One thing she certainly has in common with Madonna, more so than any other female recording star in the last 30-plus years, is the ability to make a music video come alive. Perry’s videos are mini movies. There is a beginning, middle and an end. A hero and villain. A plot. Go to YouTube and watch the videos for “Hot and Cold,” “Firework” and her recent hit, “The One That Got Away.” Her performances are as natural as they are impeccable, and they beg the question: Does she want to go the route of Madonna and try to transfer her abilities from four-minute music videos to full-blown features on the big screen?
She certainly got a good taste of the craft when she hosted Saturday Night Live in 2011, and while she enjoyed the experience and was praised by critics, the jury is out on how far, and ultimately, if, she wants to pursue it. “What I really found out, surprisingly, on SNL, was that acting is very hard. It’s not that easy. Doing a music video is very different than doing a film. A video is five or six days going 13 to 15 hours a day, and that’s a lot for me. It takes a lot of discipline and self-control.”
Those types of decisions can come later. Right now, she has a life to lead so she can have more experiences to write chart-busting songs about. And with the kind of roll she’s been on lately, you would think she’d be nervous about hoping the successes continue. But if she’s worried, she’s not showing her cards. And if history is any guide at all, the level of unpredictability in her life is high, so she doesn’t even try to plan for what might or might not happen. Right now, she’d like to concentrate on her family and getting some rest — two things she hasn’t been able to give as much attention to as she’d like as of late.
For more than three years Perry has been on a nonstop spinning carousel of writing, recording, performing, promoting and touring. And with all that she does, and has done, Perry also wants to do more. On her recent tour, she raised more than $175,000 for a charity called Tickets For Charity, a Boston-based group that actually makes customers feel good about paying top dollar for hard-to-find, high-profile event tickets. “It’s a group that has an allotted amount of tickets to shows, so when everything sells out, not only do they have tickets for people that really want them, but they match what the person pays for the ticket and then donate the money to a specific charity,” Perry explains. “You have to pay a bit more, but they’re getting tickets and feeling great about getting a seat in a sold-out show. I’m really happy about all the support from the fans. We sold out 123 dates around the globe.”

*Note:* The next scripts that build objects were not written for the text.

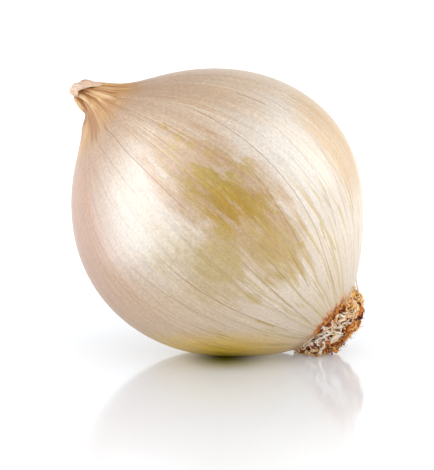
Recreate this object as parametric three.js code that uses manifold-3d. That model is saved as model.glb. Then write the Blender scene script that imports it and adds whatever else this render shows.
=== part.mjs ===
// An onion lying on its side: one grown bulb with its dried, folded neck, and
// the mat of dry roots on its basal plate. Millimetres, +Z up, +X toward the
// roots; the origin is the middle of the flat spot that the bulb rests on.
//
// Each solid is made in the onion's own frame, where +Y runs up the axis from
// the globe's centre to the neck and +X is the side that ends up on top, and
// one group lays the onion down.

import * as THREE from 'three';
import { mergeVertices } from 'three/addons/utils/BufferGeometryUtils.js';
import Module from 'manifold-3d';

const DEGREE = Math.PI / 180;

// The globe, as a distance from its centre at each angle from the neck's end.
const GLOBE_RADIUS = 36;
const SHOULDER_RISE = 4.4;
const SHOULDER_SPREAD = 36 * DEGREE;
const NECK_RISE = 14.1;
const NECK_SPREAD = 5.2 * DEGREE;
const ROOT_RISE = 5.5;
const ROOT_SPREAD = 28 * DEGREE;
const POLE_FLATTENING = 1.6;

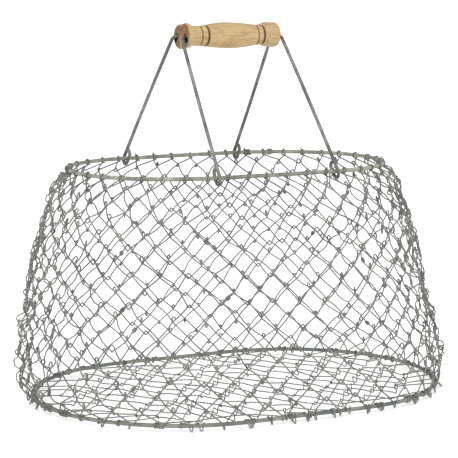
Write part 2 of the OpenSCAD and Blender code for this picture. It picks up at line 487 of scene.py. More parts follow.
# Straight wire on each side of a rounded tip.
TIP_LEAD = 1.6 * MM
# Height and weave of the plain tip that a curl goes round.
PLAIN_REACH = 0.35 * MM
PLAIN_SIDE = 0.6


def tip_points(height, radius, side):
    """Rounded tip pointing up, from its left leg to its right leg. side is the weave's sense."""
    a = LEG_ANGLE
    centre = height - radius
    arc = [math.radians(90) + a * (1 - 2 * i / 4) for i in range(5)]
    tip = [np.array([radius * math.cos(t), centre + radius * math.sin(t)]) for t in arc]
    down_left = np.array([-math.cos(a), -math.sin(a)])
    down_right = np.array([math.cos(a), -math.sin(a)])
    flat = [tip[0] + down_left * TIP_LEAD, *tip, tip[-1] + down_right * TIP_LEAD]
    last = len(flat) - 1
    return [np.array([p[0], p[1], side * WEAVE * (1 - 2 * i / last)]) for i, p in enumerate(flat)]


def loop_points(knot, side):
    """Full curl pointing up: the wire comes from the left, turns over the top and crosses itself."""
    a = LEG_ANGLE
    r = knot.size
    low = -0.5 * r
    centre = low + r / math.cos(a)
    spans = 9
    start, end = a - math.pi / 2, 1.5 * math.pi - a
    points = []
    for i in range(spans + 1):
        t = start + (end - start) * i / spans
        x, y = r * math.cos(t), centre + r * math.sin(t)
        n = LOOP_WEAVE * math.cos(math.pi * i / spans)
        points.append(np.array([x, low + (y - low) * knot.tall, side * n]))
    cross_in = np.array([-0.6 * r, low - 0.7 * r, side * LOOP_WEAVE])
    cross_out = np.array([0.6 * r, low - 0.7 * r, -side * LOOP_WEAVE])
    points = [cross_in, *points, cross_out]
    turned = []
    for p in points:
        c, s = math.cos(knot.tilt), math.sin(knot.tilt)
        x, y = p[0] * c - p[1] * s, p[0] * s + p[1] * c
        turned.append(np.array([x * math.cos(knot.twist), y, p[2] + x * math.sin(knot.twist)]))
    return turned


def knee(knot, way):
    """The wire whose tip points up (way 1) or down (way -1) at a knot."""
    if knot.style == "clasp":
        points = tip_points(knot.reach, knot.sharp, way)
    elif knot.style == ("up" if way > 0 else "down"):
        points = loop_points(knot, way)
    else:
        points = tip_points(PLAIN_REACH, knot.sharp, way * PLAIN_SIDE)
    return [p * np.array([1, way, 1]) for p in points]


# Strands that run down stand out of the wall by this much, and those that run up stand in.
STRAND_LIFT = 1.3 * MM
# The first course is pulled nearly straight by the rim.
FIRST_SLACK = 0.2
# How much more freely strands and knots move where the netting is loosest.
LOOSE_GAIN = 1.5
# Places of a strand's two middle points, and the length from which it bows in full.
STRAND_PLACES = (0.3, 0.7)
FULL_BOW_L = 14 * MM


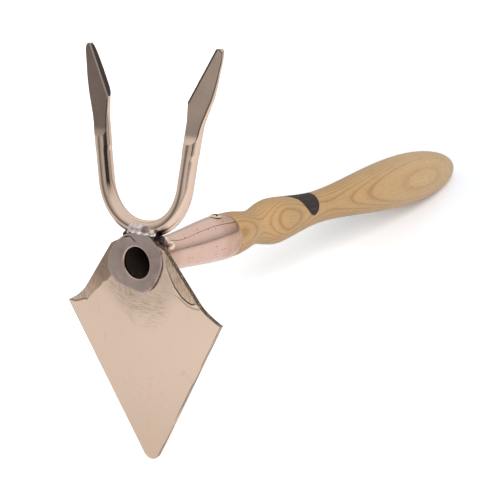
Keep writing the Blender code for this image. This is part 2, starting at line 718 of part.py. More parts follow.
def main():
    """Build the double hoe."""
    clear_scene()
    group = collection("double_hoe")
    cutters = collection("cutters")
    tool = bpy.data.objects.new("tool", None)
    group.objects.link(tool)
    hole = screw_hole(tool, cutters)
    bar = bar_cutter(tool, cutters)
    shiny = bronze()
    weld = weld_metal()
    wood_handle = handle(tool, group, hole, wood())
    blade = hoe_blade(tool, group, cutters, shiny)
    pieces = [
        wood_handle,
        blade,
        socket(tool, group, cutters, hole, copper()),
        socket_screw(tool, group, cutters, brass()),
        mouth_collar(tool, group, cutters, bar, ground_bronze()),
        fork(tool, group, cutters, shiny),
        fork_weld_front(tool, group, cutters, bar, weld),
        fork_weld_back(tool, group, cutters, bar, weld),
        blade_weld(tool, group, cutters, weld),
    ]
    rest_on_floor(tool, blade, wood_handle, pieces)


main()
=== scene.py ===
"""Looks of the double hoe: fine surfaces, finishes, floor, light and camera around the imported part.

The pieces are modelled in the tool's own frame, in metres: the origin is the centre of the socket's mouth,
+Y runs down the socket into the handle, +Z points at the fork and -Z at the blade. Lists of places, and marks
that say so, are in millimetres.
"""
import json
import math

import bmesh
import bpy
from mathutils import Matrix, Vector, noise


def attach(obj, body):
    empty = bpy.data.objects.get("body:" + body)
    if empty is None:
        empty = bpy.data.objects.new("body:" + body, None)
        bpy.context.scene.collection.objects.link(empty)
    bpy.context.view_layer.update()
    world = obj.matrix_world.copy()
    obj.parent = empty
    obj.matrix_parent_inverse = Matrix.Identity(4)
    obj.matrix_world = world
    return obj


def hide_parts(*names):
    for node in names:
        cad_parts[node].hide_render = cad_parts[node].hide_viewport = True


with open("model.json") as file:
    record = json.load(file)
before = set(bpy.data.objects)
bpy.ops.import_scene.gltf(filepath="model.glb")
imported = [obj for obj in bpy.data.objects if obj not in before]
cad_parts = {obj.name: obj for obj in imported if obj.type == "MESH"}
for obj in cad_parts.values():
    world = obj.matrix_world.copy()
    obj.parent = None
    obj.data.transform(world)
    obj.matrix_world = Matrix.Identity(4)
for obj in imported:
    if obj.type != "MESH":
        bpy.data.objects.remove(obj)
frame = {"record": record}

MM = 0.001                          # a millimetre in metres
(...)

Even though the tour is over, Perry’s fans continue to benefit the charities she personally selected for her program through special tickets to see any of the events on the website Ticketsforcharity.com, including performances by The Black Keys, Jason Aldean and many others in 2012.
“We were honored to work with Katy on her tour this year and were so impressed by her generosity and genuine appreciation for the causes that she and her fans supported,” Tickets for Charity VP Kate Brandeis told Jetset about the experience. “Despite her nonstop tour schedule, it was clear that engaging her fans with these causes was personally important to her. Funds raised through her program are helping Generosity Water bring clean water to 4,000 people by building wells in Ghana, Nigeria, Laos and India, enabling Children’s Health Fund to fund 430 doctor visits for homeless and at-risk children, and helping The Humane Society of the United States fund rescue operations to save dozens of dogs from puppy mills.”
Sharing an authentic, unforgettable, unique experience with her fans is what Perry wants to do when she’s touring. In a world of instant access, a constantly shining spotlight and 24/7 paparazzi surveillance, it’s not always easy. “That’s what makes me feel great every day, because when people see you on tour, it’s a real commitment. You can buy, download or steal a song, but you make it a night when you go out and see somebody.”
Perry knows she can’t please everybody. There are always going to be people who don’t agree with some of her causes. But one thing likely to remain constant as her career and her life progress, is her determination to speak her mind. That’s part of her essence, and also how and why she’s come so far, so fast.
There aren’t many A-list celebs who log as many miles on private jets as Perry, considering tour stops, promotional appearances, music video shoots, and the fact that her personal life takes her halfway around the world to England several times a year. There aren’t any other recording stars on the planet who cut their teeth as performers singing Christian pop music, then later in life got married in a traditional Hindu ceremony. The unpredictability is part of the package, but it’s also a huge part of Perry’s charm, because it appears to be authentic. Unless you’re a really good actress, you can’t fake the effective combo of sincerity and charisma that she is able to ooze onstage and in interviews. It all adds up to where she sits right now: on a multicolored throne, as the unquestioned reigning queen of pop.